Shoot Low, Sheriff! LbNA #37846 (ARCHIVED)

Owner:Boots Tex
Plant date:Mar 1, 2008
Location:
City:Bastrop
County:Bastrop
State:Texas
Boxes:1
Found by: Mosaic Butterfly
Last found:Apr 26, 2010
Status:FFFFFFFFFFFFFFaaF
Last edited:Mar 1, 2008
**Confirmed Missing**

Bob Wills was a true Texas treasure. He was born March 6, 1905, at the Moss Springs Community,  near Kosse, Texas in Limestone County. He was instrumental, no pun intended, in creating a new art form called Western Swing and for over four decades influenced American popular music in general and country and western in particular. Reared in poverty among unlettered white and black musicians who expressed their deepest emotions in music, he learned to perform and compose from his heart and soul.
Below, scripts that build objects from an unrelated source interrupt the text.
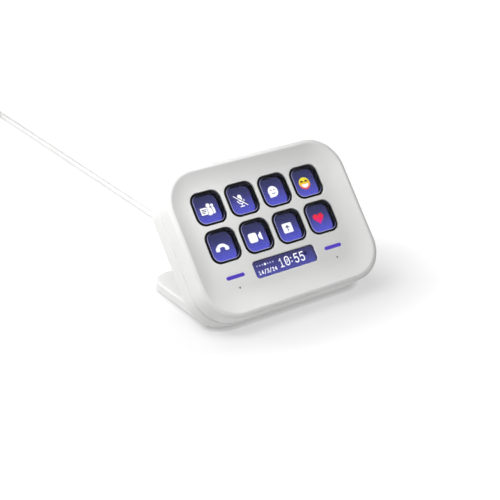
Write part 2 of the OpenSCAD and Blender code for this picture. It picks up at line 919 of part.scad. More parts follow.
module key_collar(i) {
    color("#3c3d42")
        in_head()
            translate(key_place(i))
                difference() {
                    plate(flange_back + collar_gap, sheet_front)
                        rounded_rect(
                            key_w + 2 * flange_overhang - 0.4, key_h + 2 * flange_overhang - 0.4,
                            key_r + flange_overhang - 0.2
                        );
                    plate(flange_back - 1, sheet_front + 1)
                        rounded_rect(
                            key_w + 2 * (flange_overhang - collar_wall) - 0.4,
                            key_h + 2 * (flange_overhang - collar_wall) - 0.4,
                            key_r + flange_overhang - collar_wall - 0.2
                        );
                }
}

// ---------- display ----------

module contact_sheet() {
    color("#5b4a33")
        in_head()
            difference() {
                translate([0, lcd_y])
                    plate(sheet_front + eps, lcd_depth - eps)
                        square([lcd_w, lcd_h], center = true);
                for (i = [1:8])
                    translate(key_place(i))
                        plate(sheet_front - 1, lcd_depth + 1)
                            rounded_rect(window_w, window_h, window_r);
            }
}

module display_panel() {
    color("#22233a")
        in_head()
            translate([0, lcd_y])
                plate(lcd_depth, lcd_back)
                    square([lcd_w, lcd_h], center = true);
}

// A ribbon along a path of places in the face frame's y and depth
module ribbon(x, w, path) {
    for (k = [0:len(path) - 2]) {
        low_y = min(path[k][0], path[k + 1][0]);
        high_y = max(path[k][0], path[k + 1][0]);
        low_d = min(path[k][1], path[k + 1][1]);
        high_d = max(path[k][1], path[k + 1][1]);
        translate([x - w / 2, low_y - flex_t / 2, -high_d - flex_t / 2])
            cube([w, high_y - low_y + flex_t, high_d - low_d + flex_t]);
    }
}

module display_flex() {
    fold_y = tray_foot - 1;
    color("#b06a1e")
        in_head()
            ribbon(lcd_flex_x, lcd_flex_w, [
                [lcd_foot - flex_t / 2, lcd_flex_exit], [fold_y, lcd_flex_exit],
                [fold_y, flex_depth], [connector_y + connector_h / 2, flex_depth]
            ]);
}

module display_carrier() {
    notch_w = lcd_flex_w + 2;
    color("#202124")
        in_head()
            difference() {
                union() {
                    translate([0, (tray_top + tray_foot) / 2])
                        plate(lcd_depth + 0.4, tray_back)
                            square([tray_w, tray_top - tray_foot], center = true);
                    for (p = pillar_places)
                        translate([p[0], (p[1] + (p[1] > 0 ? tray_top - 1 : tray_foot + 1)) / 2])
                            plate(tray_front, tray_back)
                                square(
                                    [tab_w, abs(p[1] - (p[1] > 0 ? tray_top - 1 : tray_foot + 1))
                                        + 2 * tab_reach],
                                    center = true
                                );
                }
                translate([0, lcd_y])
                    plate(0, tray_front)
                        square([lcd_w + 2 * tray_gap, lcd_h + 2 * tray_gap], center = true);
                translate([lcd_flex_x, tray_foot])
                    plate(0, tray_front)
                        square([notch_w, 4 * tray_rim], center = true);
                for (p = pillar_places)
                    translate(p)
                        plate(lcd_depth, tray_back + 1)
                            circle(small_shank_r + hole_gap);
            }
}

module carrier_screws() {
    color("#8c8f94")
        in_head()
            for (p = pillar_places)
                translate([p[0], p[1], -tray_back])
                    screw(small_shank_r, tray_t + 3, small_head_r, small_head_h);
}

module info_lens() {
    color("#aab4dc", 0.35)
        in_head()
            translate([0, -info_drop])
                plate(lens_recess, face_wall + 0.05)
                    rounded_rect(info_w - 2 * lens_gap, info_h - 2 * lens_gap, info_r - lens_gap);
}

module info_display() {
    color("#2c2d52")
        in_head()
            translate([0, -info_drop])
                plate(info_depth, info_depth + info_t)
                    square([info_w + 2 * info_border_w, info_h + 2 * info_border_h], center = true);
}

module info_flex() {
    panel_foot = -info_drop - info_h / 2 - info_border_h;
    exit_depth = info_depth + info_t / 2;
    color("#b06a1e")
        in_head()
            ribbon(info_flex_x, info_flex_w, [
                [panel_foot - flex_t / 2, exit_depth], [panel_foot - 1, exit_depth],
                [panel_foot - 1, flex_depth], [connector_y + connector_h / 2, flex_depth]
            ]);
}

// ---------- touch strips ----------

module touch_light(side) {
    color("#5648c4")
        in_head()
            translate([side * touch_x, -info_drop]) {
                plate(0.1, touch_base_depth + eps)
                    rounded_rect(
                        touch_l - 2 * touch_gap, touch_h - 2 * touch_gap,
                        touch_h / 2 - touch_gap - eps
                    );
                plate(touch_base_depth, touch_base_depth + touch_base_t)
                    square([touch_base_l, touch_base_h], center = true);
            }
}

module touch_board(side) {
    color("#1e6a45")
        in_head()
            translate([side * touch_x, -info_drop])
                plate(touch_board_depth, touch_board_depth + touch_board_t)
                    square([touch_base_l, touch_board_h], center = true);
}

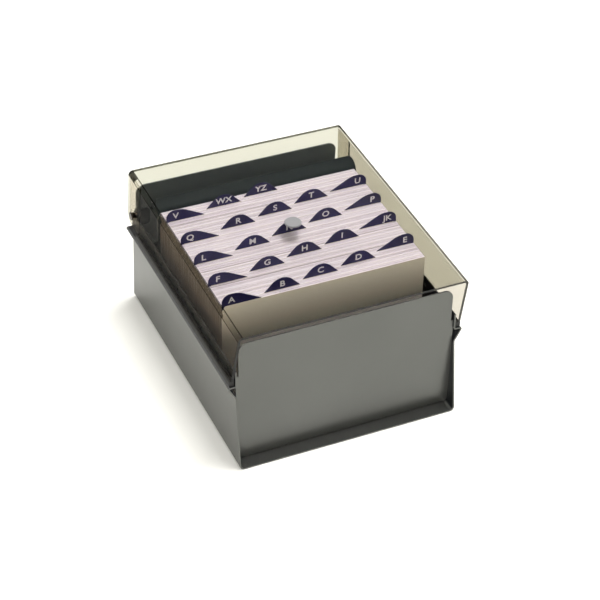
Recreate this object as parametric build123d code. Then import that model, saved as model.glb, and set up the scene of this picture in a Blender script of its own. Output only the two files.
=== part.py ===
from build123d import *
import os
from math import cos, hypot, radians, sin, tan

# Covered tray file for 6 x 4 inch index cards.
#
# A folded sheet-steel tray holds a deck of cards and lettered guides on edge.
# A smoke-clear cover, bent from one sheet and open at both ends, turns on two
# pins at the tray's rear corners.  A sliding follower plate backs the deck.
#
# Millimetres.  +Z is up, +X is to the right, the front panel faces -Y, and
# the origin lies under the middle of the footprint, on the table.

os.makedirs("parts", exist_ok=True)

# ---------------------------------------------------------------- sizes ----

# cards and guides
CARD_W = 152.4             # 6 in
CARD_H = 101.6             # 4 in
CARD_T = 0.2
GUIDE_T = 0.5
TAB_H = 8.9                # how far a tab stands above the cards
TAB_W_MIDDLE = 26.5        # foot to foot, for the three humped tabs
TAB_TOP_MIDDLE = 9.0       # their flat top, before it is rounded away
TAB_CROWN = 10.4           # radius of their crown
TAB_W_END = 29.0           # corner to tail, for the two end tabs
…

Like those musicians, he was concerned more with musical feeling than with musical propriety.  He can often be heard above the music, yelling inanities such as “Shoot Low, Sheriff, He’s Ridin’ a Shetland!” This folk environment contributed to Wills' uninhibited, free, experimental, and often radical approach to music that put him years ahead of his time. Just how far ahead he really was is evident in the fact that his music appealed to both the age of jazz and swing era and continues to be popular in these times of rock and country and western. Bob Wills began his career as a fiddler in 1915 and ended it at a recording session for United Artist fifty-eight years later, in 1973. He made his first record in 1929 and his last forty-four years later.  His band, The Texas Playboys, was one of the most successful bands of his time, often out-drawing pop bands like Benny Goodman and Tommy Dorsey. Between his first session and his last, he made over five hundred and fifty recordings. From the horse and carriage to the space age, from the telephone to telstar, from the model T Ford to President Gerald R. Ford, few performers, in music or any other art, have appealed to the public through such a vast and changing period in history. How he and his music could sustain this response for over a half a century is a human as well as a musical enigma. He died in 1975 in Fort Worth.

Directions:
This letterbox is hidden at South Shore Park at Lake Bastrop in Bastrop, Texas. From Bastrop, go north on Hwy. 21 one mile past Bastrop State Park and look for the signs to South Shore Park. Enter the park and pay your fee. Turn right at the first park road towards the camping area.

To the box:
Park in the parking lot between camping site no. 1 and the maintenance road. There's a covered sitting area there. Take the trail into the woods and go right at the intersection. You'll soon come to a road that goes off to the maintenance building to your right. From there, count 150 steps and stop. Look into the woods to your left and you will find a large, leaning old oak tree about 10 steps into the woods. Walk to it and you will see that it is split from top to botton. Inside the tree, you will find the box, about 18" from the ground, supported and hidden by a good-size stick. When you finish with the box, please place it back in the tree and make sure the stick is back in position to do its job. Thanks.